--- start of Raw records ---
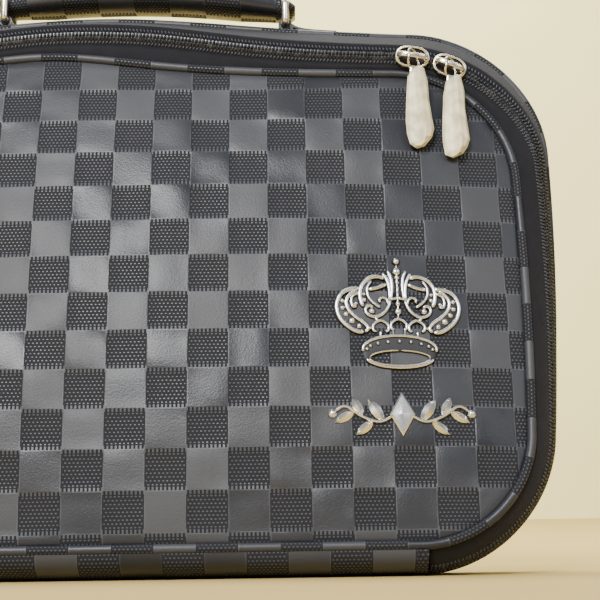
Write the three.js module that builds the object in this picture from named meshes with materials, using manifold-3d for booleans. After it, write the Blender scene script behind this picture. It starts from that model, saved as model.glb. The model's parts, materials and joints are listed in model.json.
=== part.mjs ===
// A tallit bag: a soft case with a domed front panel, a zip over the top and a padded handle.
// Millimetres, +Z up, the front faces -Y, X to the right, the origin at the middle of the flat base.
import * as THREE from "three";
import { mergeVertices } from "three/addons/utils/BufferGeometryUtils.js";
import Module from "manifold-3d";

// Body: three seams run round the bag, at the front panel, behind the zip and at the back panel.
const HALF_WIDTH = 195.5; // middle and rear seams, from the centre line to the side
const BODY_HEIGHT = 260.5; // middle seam, at the two ends of its top edge
const CORNER_RADIUS = 60; // upper corners
const FOOT_RADIUS = 57; // lower corners
const BODY_TAPER = 13; // each side is this much narrower at the foot than at the top
const BASE_DEPTH = 55; // middle seam to rear seam, at the floor
const ZIP_DEPTH = 25.5; // front seam to middle seam, at the floor
const FRONT_INSET_SIDE = 17.5; // front seam inside the middle seam, at the sides
const FRONT_INSET_TOP = 20;
const FRONT_LIFT = 11; // front seam above the middle seam, at the bottom
const FRONT_RADIUS = 55;
const FRONT_FOOT_RADIUS = 48;
const FRONT_TAPER = 3;
const LEAN_FRONT = 12; // degrees that each seam's plane leans back
const LEAN_MIDDLE = 9;
const LEAN_REAR = 3;
const REAR_RISE = 0.5; // rear seam above the middle seam, at the top
const FRONT_CREST = 13; // soft hump in the top edge of the front panel
const FRONT_CREST_AT = -45;
const FRONT_CREST_SPREAD = 63;
const BODY_CREST = 16.5;
const BODY_CREST_AT = -20;
const BODY_CREST_SPREAD = 110;
const FRONT_SIDE_BULGE = 4.5;
const BODY_SIDE_BULGE = 7.5;
const FRONT_DOME = 10;
const FRONT_DOME_POWER = 2.4;
const BACK_DOME = 5;
const BACK_DOME_POWER = 2.2;
const SIDE_BOW = 3; // the gusset swells this much between its seams, at the sides
const TOP_BOW = 0.5;

// Walls and trim
const WALL = 2; // leatherette with its foam
const TAPE_WALL = 1.2;
const PIPING_RADIUS = 2.1;
const PIPING_SIDES = 6;
const FIT_GAP = 0.3; // clearance between two pieces that touch
const FLOOR_CLEAR = 0.2; // the piping and hinge strip stay this far above the floor
const HINGE_TURN = 3; // degrees of each lower corner that the hinge strip covers

// Zip
const CHAIN_WIDTH = 7.6;
const CHAIN_HEIGHT = 2.4;
const CHAIN_PLACE = 0.57; // share of the way from the front seam to the middle seam, at the sides
const CHAIN_PLACE_TOP = 0.16;
const CHAIN_CREST = 0.26; // share that the chain strays up in the middle of the top
const CHAIN_CREST_AT = 5;
const CHAIN_CREST_SPREAD = 60;
const ZIP_BOW = 4; // the zip swells this much at the sides and the bottom
const ZIP_BOW_TOP = 6;
const ZIP_TILT_TOP = 40; // degrees that the chain's face turns down at the top
const TAPE_MARGIN = 1; // strip of tape beside the chain that lies flat with it

// Sliders and pulls, counted from the right side of the bag
const SLIDER_INSET_LEFT = 61.8;
const SLIDER_INSET_RIGHT = 43.6;
const SLIDER_CLEAR = 0.8; // under its plate, because the plate is straight and the chain curves
const SLIDER_LENGTH = 17;
const SLIDER_PLATE = 1.4;
const SLIDER_LIP = 1.2;
const BRIDGE_HEIGHT = 4.7;
const BRIDGE_BAR = 1.4;
const BRIDGE_WIDTH = 1.8;
const BRIDGE_FLAT = 9.6; // straight part of the bridge's bar
const EYE_HALF = 3.2;
const EYE_TOP = 2.6; // top of the pull's eye above the bridge's bar
const EYE_DROP = 7.5;
const EYE_TWIST = 50; // degrees
const EYE_WIRE = 0.6;
const TAB_LENGTH = 39;
const TAB_HALF = 5.7;
const TAB_THICK = 1.6;
const FILM_WALL = 0.5;
const FILM_TAIL = 1.6; // the film goes on this far below the tab
const FILM_START = 1.6; // the film's mouth below the foot of the eye
const PULL_HANG_LEFT = 13; // degrees that each pull hangs off square to its slider
const PULL_HANG_RIGHT = 26;
const PULL_CLEAR = 0.5; // resting pull to the panel and piping behind it
const BRIDGE_INSET = 1; // foot of the bridge inside the slider's end
const BRIDGE_ROUND = 0.6; // the bridge's shoulder bulges this much
const EYE_ROUND = 0.25; // the eye's top corner falls this much
const EYE_SHOULDER = 1.4; // top of the eye down to its shoulder, and on to its widest place
const EYE_WIDEST = 3;
const EYE_UNTWIST = 2; // the twist fades from here, below the bar, to the eye's foot

// Handle, rings and chapes
const RING_REACH = 71.5; // centre line of the bag to each ring
const RING_WIRE = 2; // radius
const RING_HEIGHT = 11.6; // between the centres of the two bars
const RING_CORNER = 2;
const RING_SIDES = 8;
const STRAP_WIDTH = 25;
const STRAP_END_WIDTH = 19.4;
const STRAP_THICK = 13;
const STRAP_END_THICK = 10.5;
const STRAP_CREST = 6; // middle of the strap above its ends
const STRAP_DROP = 2; // the strap's middle plane below the ring's upper bar
const STRAP_TIP = 5.2; // strap beyond the ring's bar
const STRAP_TIP_SHARE = 1 / 16; // share of half the strap that its rounded tip takes
const STRAP_TIP_THIN = 0.12; // square of the tip's least thickness, as a share of the strap's
const STRAP_NECK = 0.25; // the strap widens over this share of its half
const STRAP_NECK_FROM = 0.125;
const STRAP_STEPS = 18;
const CHAPE_WIDTH = 19.4;
const CHAPE_LENGTH = 26;
const CHAPE_THICK = 2.4;
const CHAPE_FOLD = 1.6; // leather round the ring's lower bar
const CHAPE_STEPS = 5;

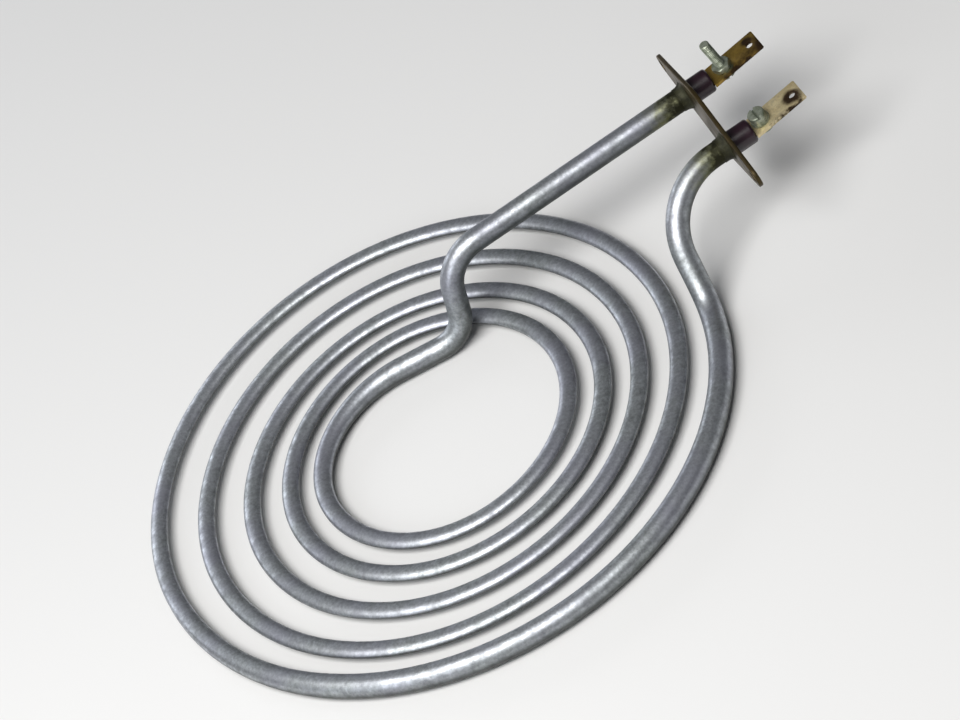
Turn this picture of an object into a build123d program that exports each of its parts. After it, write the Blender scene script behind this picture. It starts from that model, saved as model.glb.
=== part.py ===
--- end of Raw records ---
Print only the lines from the top of the data above down to the line holding "import Module from", inclusive.

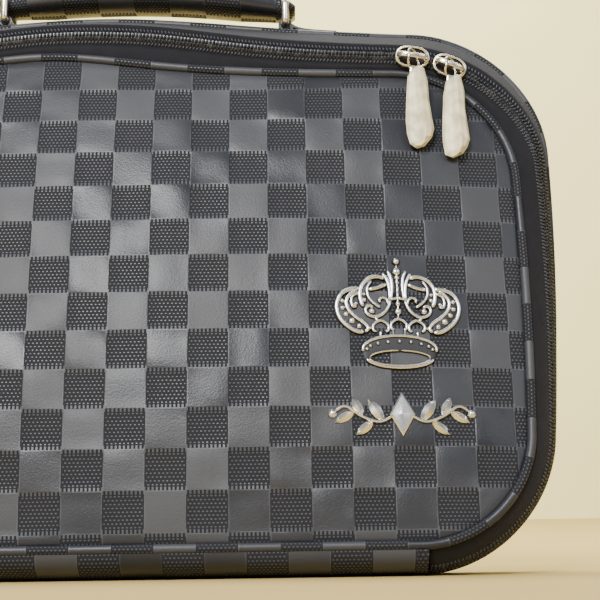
Write the three.js module that builds the object in this picture from named meshes with materials, using manifold-3d for booleans. After it, write the Blender scene script behind this picture. It starts from that model, saved as model.glb. The model's parts, materials and joints are listed in model.json.
=== part.mjs ===
// A tallit bag: a soft case with a domed front panel, a zip over the top and a padded handle.
// Millimetres, +Z up, the front faces -Y, X to the right, the origin at the middle of the flat base.
import * as THREE from "three";
import { mergeVertices } from "three/addons/utils/BufferGeometryUtils.js";
import Module from "manifold-3d";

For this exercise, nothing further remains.